[Data excerpts start]

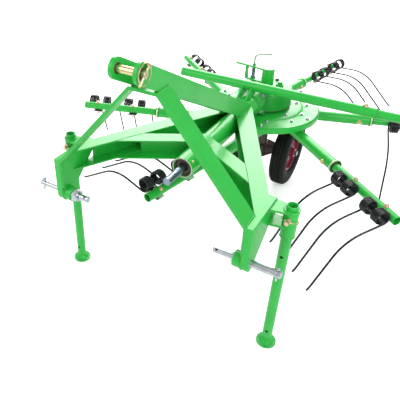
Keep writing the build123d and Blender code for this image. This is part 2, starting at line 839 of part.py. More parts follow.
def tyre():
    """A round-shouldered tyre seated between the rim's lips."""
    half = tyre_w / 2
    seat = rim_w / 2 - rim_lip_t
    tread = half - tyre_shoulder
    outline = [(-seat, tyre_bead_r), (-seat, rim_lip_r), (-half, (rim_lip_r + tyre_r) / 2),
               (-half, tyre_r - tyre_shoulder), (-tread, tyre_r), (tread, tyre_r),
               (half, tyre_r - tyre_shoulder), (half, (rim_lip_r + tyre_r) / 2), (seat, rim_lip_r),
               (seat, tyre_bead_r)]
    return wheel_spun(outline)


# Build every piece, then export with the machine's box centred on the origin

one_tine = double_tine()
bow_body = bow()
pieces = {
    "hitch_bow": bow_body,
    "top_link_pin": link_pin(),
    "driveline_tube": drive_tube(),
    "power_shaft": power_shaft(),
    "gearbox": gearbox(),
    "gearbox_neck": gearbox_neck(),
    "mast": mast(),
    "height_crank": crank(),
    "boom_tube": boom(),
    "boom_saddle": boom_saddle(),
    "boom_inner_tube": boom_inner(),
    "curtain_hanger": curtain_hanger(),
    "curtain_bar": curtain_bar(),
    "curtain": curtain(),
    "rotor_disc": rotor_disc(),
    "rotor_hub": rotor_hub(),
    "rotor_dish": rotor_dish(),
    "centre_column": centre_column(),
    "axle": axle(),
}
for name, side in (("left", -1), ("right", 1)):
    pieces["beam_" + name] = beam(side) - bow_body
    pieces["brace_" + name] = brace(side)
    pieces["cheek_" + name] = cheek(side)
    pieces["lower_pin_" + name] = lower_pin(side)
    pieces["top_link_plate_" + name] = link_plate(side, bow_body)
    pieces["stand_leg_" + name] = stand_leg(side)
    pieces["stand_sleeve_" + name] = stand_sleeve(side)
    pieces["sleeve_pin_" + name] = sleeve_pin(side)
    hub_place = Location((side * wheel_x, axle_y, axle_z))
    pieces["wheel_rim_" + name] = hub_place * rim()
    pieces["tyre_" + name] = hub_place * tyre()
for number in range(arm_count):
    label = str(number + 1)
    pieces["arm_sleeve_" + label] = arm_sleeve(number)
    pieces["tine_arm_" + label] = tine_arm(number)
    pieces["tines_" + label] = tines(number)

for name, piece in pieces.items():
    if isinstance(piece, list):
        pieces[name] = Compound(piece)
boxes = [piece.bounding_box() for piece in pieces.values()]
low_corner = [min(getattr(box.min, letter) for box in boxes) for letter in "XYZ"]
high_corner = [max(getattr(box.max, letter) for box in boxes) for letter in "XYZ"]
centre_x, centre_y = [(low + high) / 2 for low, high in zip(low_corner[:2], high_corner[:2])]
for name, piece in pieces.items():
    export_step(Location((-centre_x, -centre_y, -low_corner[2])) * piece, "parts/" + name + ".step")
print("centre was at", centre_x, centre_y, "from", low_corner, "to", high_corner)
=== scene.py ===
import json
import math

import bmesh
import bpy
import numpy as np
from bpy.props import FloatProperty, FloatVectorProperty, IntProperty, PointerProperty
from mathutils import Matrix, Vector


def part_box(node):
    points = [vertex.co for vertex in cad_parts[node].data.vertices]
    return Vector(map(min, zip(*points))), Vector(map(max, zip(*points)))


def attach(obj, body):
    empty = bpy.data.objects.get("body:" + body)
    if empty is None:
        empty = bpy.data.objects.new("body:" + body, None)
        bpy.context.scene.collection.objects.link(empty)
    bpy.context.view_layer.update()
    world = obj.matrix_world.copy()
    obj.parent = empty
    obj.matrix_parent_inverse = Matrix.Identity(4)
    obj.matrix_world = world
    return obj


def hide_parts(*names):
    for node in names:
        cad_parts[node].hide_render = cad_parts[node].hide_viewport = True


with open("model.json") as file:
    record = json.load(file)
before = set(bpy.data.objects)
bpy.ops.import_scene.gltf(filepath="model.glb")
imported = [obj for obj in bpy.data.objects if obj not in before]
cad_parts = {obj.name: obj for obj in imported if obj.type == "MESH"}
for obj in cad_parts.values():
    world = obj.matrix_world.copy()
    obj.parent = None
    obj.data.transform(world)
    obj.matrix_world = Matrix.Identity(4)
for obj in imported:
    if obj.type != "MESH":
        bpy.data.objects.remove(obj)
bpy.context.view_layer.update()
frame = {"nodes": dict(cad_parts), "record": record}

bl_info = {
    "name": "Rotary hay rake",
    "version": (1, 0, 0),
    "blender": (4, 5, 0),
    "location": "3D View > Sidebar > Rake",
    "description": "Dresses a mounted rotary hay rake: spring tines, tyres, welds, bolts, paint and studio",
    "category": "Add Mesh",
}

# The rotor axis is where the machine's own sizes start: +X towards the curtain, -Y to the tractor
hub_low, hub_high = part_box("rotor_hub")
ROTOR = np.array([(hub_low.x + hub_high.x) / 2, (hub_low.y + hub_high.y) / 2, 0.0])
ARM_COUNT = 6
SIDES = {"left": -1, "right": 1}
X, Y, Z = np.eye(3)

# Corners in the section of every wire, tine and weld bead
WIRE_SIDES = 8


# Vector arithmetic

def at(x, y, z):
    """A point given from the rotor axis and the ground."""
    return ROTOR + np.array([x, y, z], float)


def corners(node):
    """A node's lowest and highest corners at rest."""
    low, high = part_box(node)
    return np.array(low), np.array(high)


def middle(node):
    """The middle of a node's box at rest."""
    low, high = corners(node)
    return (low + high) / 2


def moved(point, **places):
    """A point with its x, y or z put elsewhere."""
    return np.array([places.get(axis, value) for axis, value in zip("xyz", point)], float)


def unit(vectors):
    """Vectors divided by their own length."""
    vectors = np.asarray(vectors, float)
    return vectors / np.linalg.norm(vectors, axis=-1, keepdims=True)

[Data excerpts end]
[Data excerpts start]

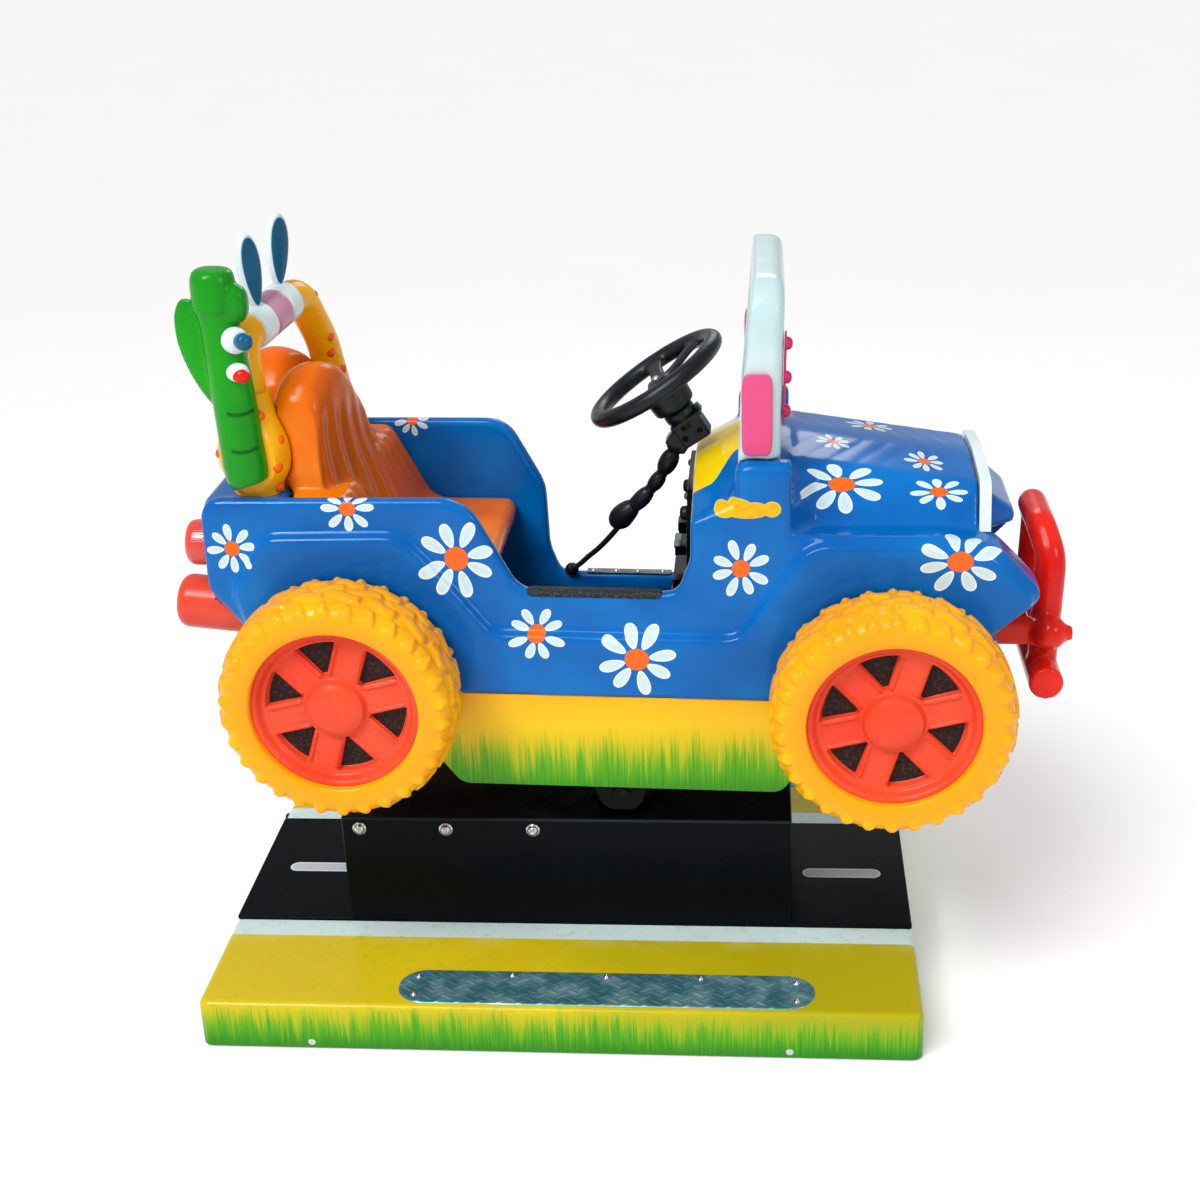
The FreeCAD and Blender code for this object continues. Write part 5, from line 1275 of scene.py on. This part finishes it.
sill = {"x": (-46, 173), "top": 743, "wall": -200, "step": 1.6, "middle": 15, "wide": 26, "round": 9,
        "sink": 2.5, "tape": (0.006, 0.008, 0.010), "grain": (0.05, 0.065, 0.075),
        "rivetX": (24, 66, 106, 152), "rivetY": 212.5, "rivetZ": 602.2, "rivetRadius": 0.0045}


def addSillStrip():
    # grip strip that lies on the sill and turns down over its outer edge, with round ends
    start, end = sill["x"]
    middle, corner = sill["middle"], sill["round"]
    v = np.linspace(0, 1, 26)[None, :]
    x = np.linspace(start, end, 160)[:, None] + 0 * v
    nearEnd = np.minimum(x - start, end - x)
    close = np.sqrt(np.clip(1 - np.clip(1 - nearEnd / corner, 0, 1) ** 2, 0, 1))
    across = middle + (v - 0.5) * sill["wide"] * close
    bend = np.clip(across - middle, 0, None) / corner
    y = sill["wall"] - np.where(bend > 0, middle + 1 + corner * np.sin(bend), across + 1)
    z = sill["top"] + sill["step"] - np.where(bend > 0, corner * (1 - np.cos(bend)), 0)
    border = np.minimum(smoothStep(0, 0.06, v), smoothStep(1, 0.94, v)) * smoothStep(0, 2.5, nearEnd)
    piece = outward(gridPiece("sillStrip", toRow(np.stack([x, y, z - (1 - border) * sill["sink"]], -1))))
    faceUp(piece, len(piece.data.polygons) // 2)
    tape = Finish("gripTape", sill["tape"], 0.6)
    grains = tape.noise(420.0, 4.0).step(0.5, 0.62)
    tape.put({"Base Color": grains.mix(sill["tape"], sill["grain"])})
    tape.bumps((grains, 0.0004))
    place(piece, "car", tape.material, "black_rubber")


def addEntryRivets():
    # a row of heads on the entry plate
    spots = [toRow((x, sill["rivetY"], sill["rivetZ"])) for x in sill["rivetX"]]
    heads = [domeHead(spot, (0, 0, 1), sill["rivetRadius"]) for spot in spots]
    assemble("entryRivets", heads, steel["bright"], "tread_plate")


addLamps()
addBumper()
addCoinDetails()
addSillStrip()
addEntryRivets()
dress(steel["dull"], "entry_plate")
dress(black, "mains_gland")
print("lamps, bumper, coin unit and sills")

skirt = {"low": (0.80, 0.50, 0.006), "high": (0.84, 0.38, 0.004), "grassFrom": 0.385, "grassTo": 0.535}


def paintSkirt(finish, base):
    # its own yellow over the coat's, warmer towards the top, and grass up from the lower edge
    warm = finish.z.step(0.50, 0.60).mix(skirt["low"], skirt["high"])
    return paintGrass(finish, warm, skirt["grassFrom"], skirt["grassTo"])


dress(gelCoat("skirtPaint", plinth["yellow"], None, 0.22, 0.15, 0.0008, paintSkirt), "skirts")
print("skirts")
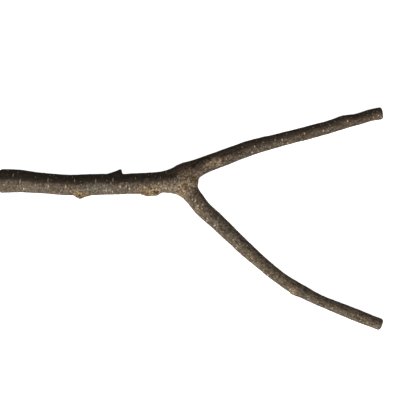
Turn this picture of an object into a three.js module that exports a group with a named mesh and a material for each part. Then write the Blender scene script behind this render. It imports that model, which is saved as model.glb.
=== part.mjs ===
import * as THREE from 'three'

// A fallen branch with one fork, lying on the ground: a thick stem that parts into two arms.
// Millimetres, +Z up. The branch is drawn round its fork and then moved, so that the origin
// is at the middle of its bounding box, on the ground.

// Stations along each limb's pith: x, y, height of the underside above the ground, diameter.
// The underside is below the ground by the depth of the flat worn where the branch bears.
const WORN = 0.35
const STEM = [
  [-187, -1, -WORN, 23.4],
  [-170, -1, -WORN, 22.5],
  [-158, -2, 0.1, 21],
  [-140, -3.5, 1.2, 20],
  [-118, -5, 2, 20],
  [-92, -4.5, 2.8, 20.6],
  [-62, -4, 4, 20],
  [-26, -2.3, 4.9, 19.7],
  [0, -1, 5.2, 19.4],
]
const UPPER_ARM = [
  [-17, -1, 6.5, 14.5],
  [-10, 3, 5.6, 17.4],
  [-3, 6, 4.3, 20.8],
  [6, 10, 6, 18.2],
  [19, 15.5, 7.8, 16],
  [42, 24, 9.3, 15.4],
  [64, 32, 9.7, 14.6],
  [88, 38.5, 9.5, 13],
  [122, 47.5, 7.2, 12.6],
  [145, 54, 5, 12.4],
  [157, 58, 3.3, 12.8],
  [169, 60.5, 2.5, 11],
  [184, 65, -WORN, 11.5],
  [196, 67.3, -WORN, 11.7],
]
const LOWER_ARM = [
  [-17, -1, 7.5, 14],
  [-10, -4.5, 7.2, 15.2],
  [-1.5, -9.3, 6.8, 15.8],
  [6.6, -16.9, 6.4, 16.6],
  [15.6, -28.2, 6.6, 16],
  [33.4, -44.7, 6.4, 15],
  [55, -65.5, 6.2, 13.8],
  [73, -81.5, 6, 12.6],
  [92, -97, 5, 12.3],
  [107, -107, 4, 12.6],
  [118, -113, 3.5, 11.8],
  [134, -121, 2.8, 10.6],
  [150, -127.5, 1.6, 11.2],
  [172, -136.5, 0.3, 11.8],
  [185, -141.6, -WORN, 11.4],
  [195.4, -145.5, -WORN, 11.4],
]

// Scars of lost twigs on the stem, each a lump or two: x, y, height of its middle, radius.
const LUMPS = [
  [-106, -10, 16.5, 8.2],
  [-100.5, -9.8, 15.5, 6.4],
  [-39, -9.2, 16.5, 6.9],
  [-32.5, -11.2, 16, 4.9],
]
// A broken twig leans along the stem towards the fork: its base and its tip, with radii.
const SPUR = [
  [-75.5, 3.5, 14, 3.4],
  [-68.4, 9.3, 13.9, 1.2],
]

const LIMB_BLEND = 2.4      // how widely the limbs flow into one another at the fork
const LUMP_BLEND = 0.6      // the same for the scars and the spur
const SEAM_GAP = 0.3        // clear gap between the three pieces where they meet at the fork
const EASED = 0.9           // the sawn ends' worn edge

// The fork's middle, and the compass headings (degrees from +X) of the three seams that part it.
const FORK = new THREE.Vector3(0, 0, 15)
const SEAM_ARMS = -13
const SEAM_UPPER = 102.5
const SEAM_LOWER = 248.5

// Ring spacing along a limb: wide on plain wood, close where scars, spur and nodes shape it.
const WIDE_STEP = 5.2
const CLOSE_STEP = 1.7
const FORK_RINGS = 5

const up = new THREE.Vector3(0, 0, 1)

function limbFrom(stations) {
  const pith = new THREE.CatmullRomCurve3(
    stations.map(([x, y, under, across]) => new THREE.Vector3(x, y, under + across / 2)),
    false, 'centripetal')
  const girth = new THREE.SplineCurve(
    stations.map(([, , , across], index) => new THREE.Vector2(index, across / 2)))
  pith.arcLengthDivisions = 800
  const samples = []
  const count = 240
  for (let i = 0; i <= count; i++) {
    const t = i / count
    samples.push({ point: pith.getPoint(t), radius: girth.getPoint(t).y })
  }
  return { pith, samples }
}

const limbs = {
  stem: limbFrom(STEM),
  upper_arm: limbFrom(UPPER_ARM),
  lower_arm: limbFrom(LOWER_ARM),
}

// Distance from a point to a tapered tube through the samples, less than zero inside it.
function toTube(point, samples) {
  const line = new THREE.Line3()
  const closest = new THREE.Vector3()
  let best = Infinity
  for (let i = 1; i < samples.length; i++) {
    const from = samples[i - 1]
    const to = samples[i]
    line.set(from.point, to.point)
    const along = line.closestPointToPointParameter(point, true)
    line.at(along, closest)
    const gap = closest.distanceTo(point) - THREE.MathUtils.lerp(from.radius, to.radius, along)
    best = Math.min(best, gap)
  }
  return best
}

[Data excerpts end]
[Data excerpts start]

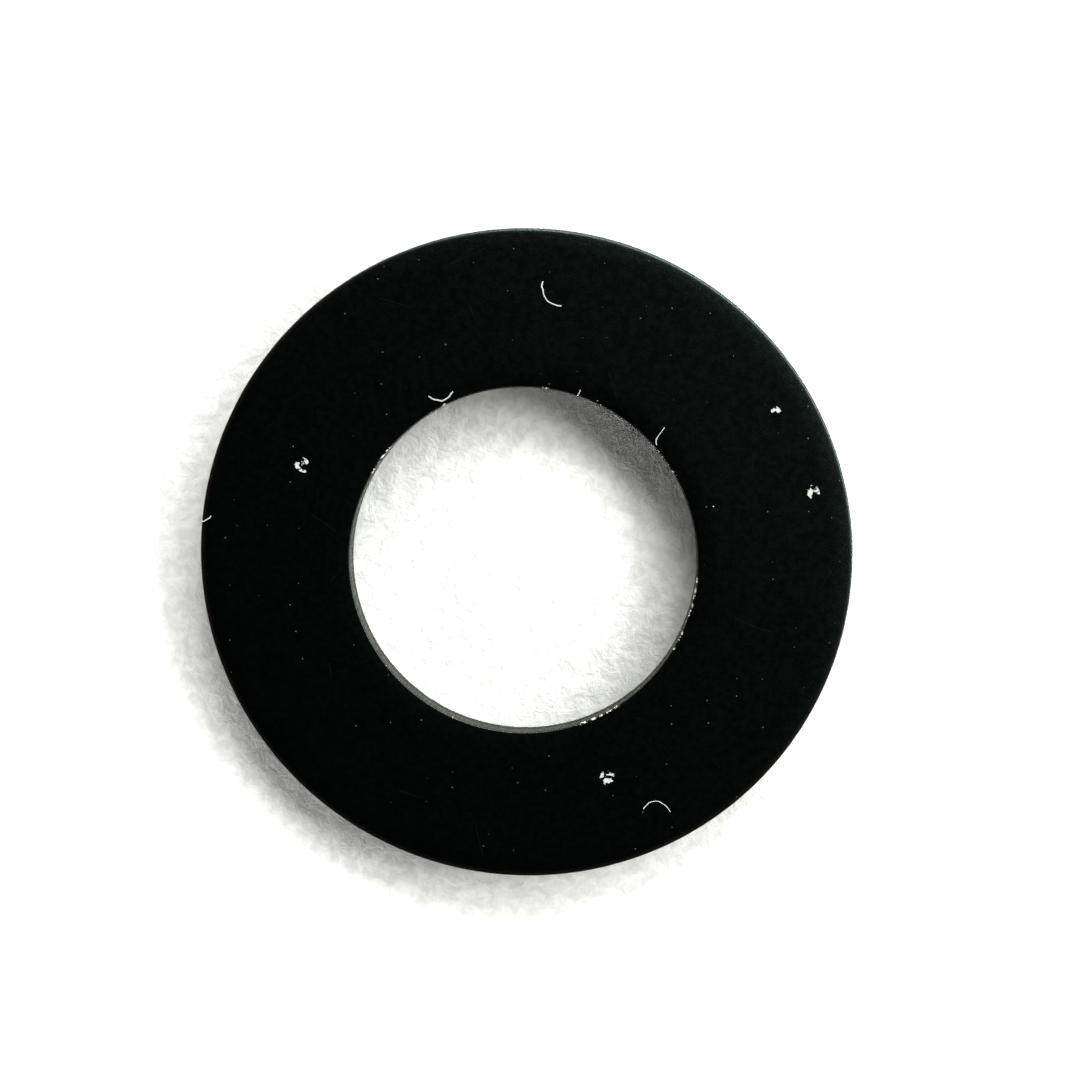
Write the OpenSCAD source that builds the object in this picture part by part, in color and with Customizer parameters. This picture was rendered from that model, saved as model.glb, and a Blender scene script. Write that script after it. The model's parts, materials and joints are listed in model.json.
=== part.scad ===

[Data excerpts end]

◆ Problem requirements
Return the exact lines from the line with "high_corner = [max(getattr(box.max, letter)" to the line with "zip(*points))), Vector(map(max, zip(*points)))", inclusive of both, with nothing added.

◆ Exercise response
high_corner = [max(getattr(box.max, letter) for box in boxes) for letter in "XYZ"]
centre_x, centre_y = [(low + high) / 2 for low, high in zip(low_corner[:2], high_corner[:2])]
for name, piece in pieces.items():
    export_step(Location((-centre_x, -centre_y, -low_corner[2])) * piece, "parts/" + name + ".step")
print("centre was at", centre_x, centre_y, "from", low_corner, "to", high_corner)
=== scene.py ===
import json
import math

import bmesh
import bpy
import numpy as np
from bpy.props import FloatProperty, FloatVectorProperty, IntProperty, PointerProperty
from mathutils import Matrix, Vector


def part_box(node):
    points = [vertex.co for vertex in cad_parts[node].data.vertices]
    return Vector(map(min, zip(*points))), Vector(map(max, zip(*points)))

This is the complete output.